▶ [Records to use]:
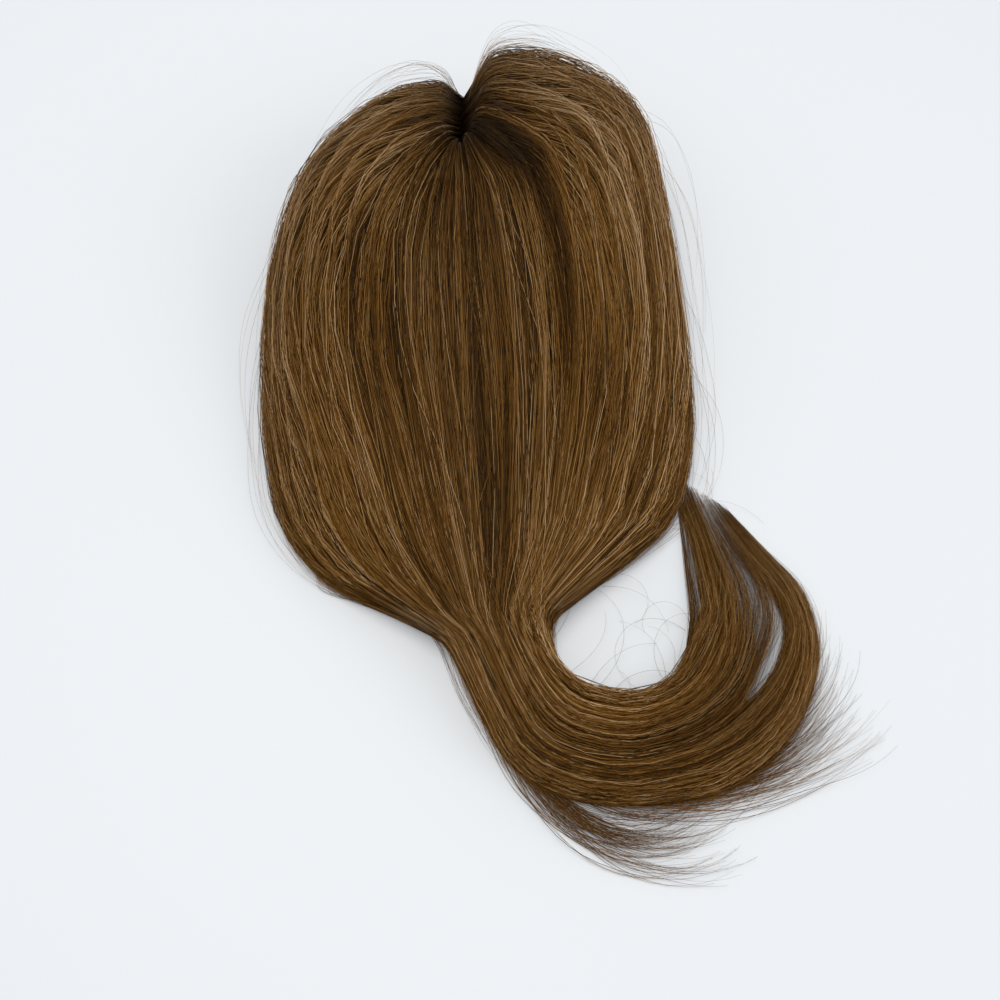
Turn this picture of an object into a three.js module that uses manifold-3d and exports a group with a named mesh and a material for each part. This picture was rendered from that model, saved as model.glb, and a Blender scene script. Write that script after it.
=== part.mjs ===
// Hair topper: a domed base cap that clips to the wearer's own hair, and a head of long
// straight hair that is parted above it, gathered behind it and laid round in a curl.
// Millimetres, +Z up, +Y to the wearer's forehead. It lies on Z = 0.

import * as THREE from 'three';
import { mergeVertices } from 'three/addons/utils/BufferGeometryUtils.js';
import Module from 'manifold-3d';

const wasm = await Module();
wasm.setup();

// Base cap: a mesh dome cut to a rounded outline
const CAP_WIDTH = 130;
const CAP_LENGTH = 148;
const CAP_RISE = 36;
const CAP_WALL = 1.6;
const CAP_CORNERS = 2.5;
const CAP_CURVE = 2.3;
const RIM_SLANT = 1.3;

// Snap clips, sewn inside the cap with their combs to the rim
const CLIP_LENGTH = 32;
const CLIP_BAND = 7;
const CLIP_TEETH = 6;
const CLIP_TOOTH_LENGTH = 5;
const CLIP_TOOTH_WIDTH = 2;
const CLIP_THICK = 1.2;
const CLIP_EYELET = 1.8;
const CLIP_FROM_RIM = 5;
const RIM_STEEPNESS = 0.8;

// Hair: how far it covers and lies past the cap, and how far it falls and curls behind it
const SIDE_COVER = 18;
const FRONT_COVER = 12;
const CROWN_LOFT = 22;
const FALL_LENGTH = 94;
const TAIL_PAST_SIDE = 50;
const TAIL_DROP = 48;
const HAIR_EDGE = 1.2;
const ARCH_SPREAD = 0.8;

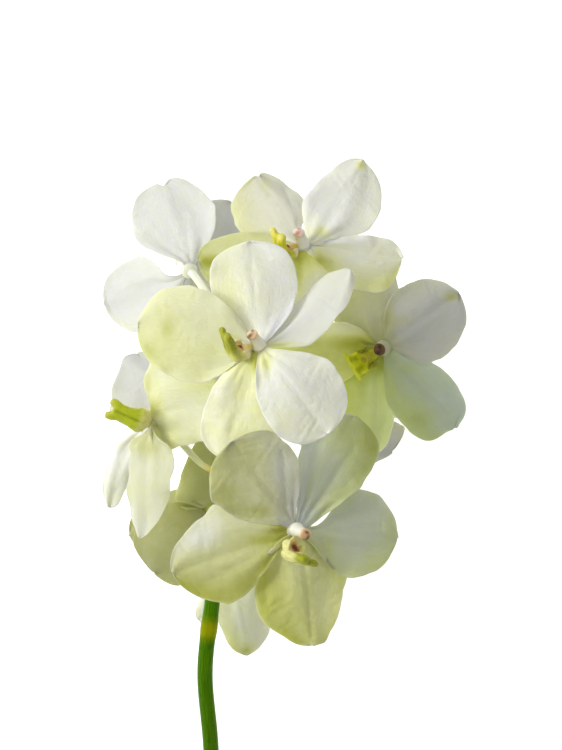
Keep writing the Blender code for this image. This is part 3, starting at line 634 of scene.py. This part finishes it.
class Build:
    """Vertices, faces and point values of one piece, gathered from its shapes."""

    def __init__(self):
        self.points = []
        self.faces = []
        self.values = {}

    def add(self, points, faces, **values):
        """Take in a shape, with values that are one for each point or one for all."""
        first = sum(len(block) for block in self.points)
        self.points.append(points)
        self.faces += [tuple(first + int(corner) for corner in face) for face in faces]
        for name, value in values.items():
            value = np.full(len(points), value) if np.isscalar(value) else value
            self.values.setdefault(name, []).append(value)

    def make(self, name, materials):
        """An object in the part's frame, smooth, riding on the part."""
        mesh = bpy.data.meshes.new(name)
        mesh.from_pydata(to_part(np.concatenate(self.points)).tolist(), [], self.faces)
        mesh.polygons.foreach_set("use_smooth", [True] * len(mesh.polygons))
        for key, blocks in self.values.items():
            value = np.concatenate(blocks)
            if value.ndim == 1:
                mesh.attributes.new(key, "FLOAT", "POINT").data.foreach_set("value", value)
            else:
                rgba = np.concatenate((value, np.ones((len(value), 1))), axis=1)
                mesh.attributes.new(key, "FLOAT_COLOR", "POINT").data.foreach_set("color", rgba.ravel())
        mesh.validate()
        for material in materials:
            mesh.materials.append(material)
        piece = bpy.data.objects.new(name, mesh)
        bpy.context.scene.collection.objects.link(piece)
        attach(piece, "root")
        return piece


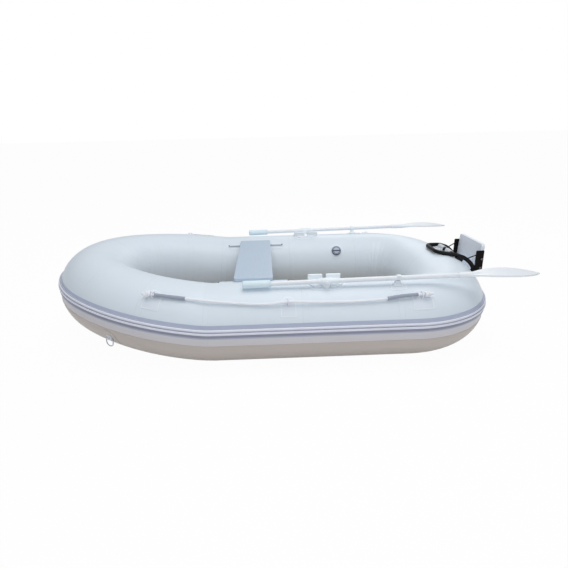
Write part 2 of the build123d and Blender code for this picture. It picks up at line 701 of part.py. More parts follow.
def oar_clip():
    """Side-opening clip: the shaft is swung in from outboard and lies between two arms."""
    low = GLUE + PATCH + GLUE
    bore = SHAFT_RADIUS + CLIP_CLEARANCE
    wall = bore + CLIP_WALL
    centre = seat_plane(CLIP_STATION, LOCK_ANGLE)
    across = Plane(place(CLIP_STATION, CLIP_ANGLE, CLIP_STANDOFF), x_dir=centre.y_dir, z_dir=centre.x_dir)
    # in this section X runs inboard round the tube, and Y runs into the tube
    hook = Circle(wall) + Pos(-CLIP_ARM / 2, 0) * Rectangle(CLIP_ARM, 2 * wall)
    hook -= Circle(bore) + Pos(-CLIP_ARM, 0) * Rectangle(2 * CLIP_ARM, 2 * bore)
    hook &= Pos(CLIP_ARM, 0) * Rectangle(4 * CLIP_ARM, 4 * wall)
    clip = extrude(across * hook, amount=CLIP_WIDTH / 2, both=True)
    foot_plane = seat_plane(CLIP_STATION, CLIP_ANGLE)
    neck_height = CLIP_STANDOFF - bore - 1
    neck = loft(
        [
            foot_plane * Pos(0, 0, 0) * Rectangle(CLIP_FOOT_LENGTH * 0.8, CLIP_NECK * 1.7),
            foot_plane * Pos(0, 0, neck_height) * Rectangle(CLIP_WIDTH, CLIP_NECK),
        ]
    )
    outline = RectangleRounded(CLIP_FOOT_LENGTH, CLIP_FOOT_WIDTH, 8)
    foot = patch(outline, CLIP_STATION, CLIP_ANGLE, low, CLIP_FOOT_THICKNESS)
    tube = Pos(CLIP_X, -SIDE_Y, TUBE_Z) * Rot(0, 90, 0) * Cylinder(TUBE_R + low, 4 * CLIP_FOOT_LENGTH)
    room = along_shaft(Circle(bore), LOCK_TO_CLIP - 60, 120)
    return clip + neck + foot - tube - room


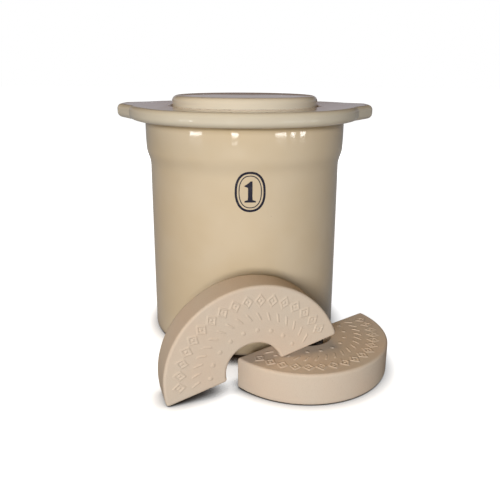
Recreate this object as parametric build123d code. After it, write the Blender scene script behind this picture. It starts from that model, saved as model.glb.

▶ [Directive]:
Return only the lines from the beginning of the material up to and including the line with "const RIM_STEEPNESS = 0.8;", exactly as written.

▶ [Final result]:
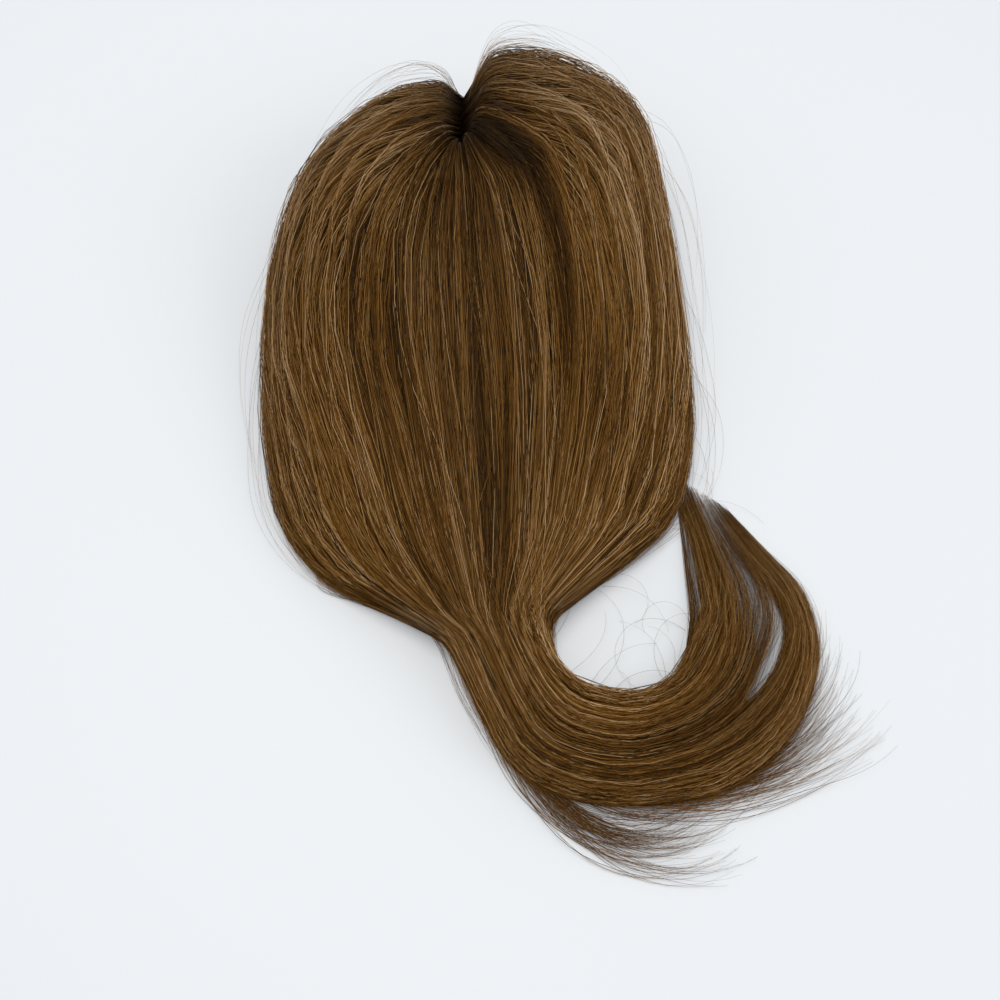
Turn this picture of an object into a three.js module that uses manifold-3d and exports a group with a named mesh and a material for each part. This picture was rendered from that model, saved as model.glb, and a Blender scene script. Write that script after it.
=== part.mjs ===
// Hair topper: a domed base cap that clips to the wearer's own hair, and a head of long
// straight hair that is parted above it, gathered behind it and laid round in a curl.
// Millimetres, +Z up, +Y to the wearer's forehead. It lies on Z = 0.

import * as THREE from 'three';
import { mergeVertices } from 'three/addons/utils/BufferGeometryUtils.js';
import Module from 'manifold-3d';

const wasm = await Module();
wasm.setup();

// Base cap: a mesh dome cut to a rounded outline
const CAP_WIDTH = 130;
const CAP_LENGTH = 148;
const CAP_RISE = 36;
const CAP_WALL = 1.6;
const CAP_CORNERS = 2.5;
const CAP_CURVE = 2.3;
const RIM_SLANT = 1.3;

// Snap clips, sewn inside the cap with their combs to the rim
const CLIP_LENGTH = 32;
const CLIP_BAND = 7;
const CLIP_TEETH = 6;
const CLIP_TOOTH_LENGTH = 5;
const CLIP_TOOTH_WIDTH = 2;
const CLIP_THICK = 1.2;
const CLIP_EYELET = 1.8;
const CLIP_FROM_RIM = 5;
const RIM_STEEPNESS = 0.8;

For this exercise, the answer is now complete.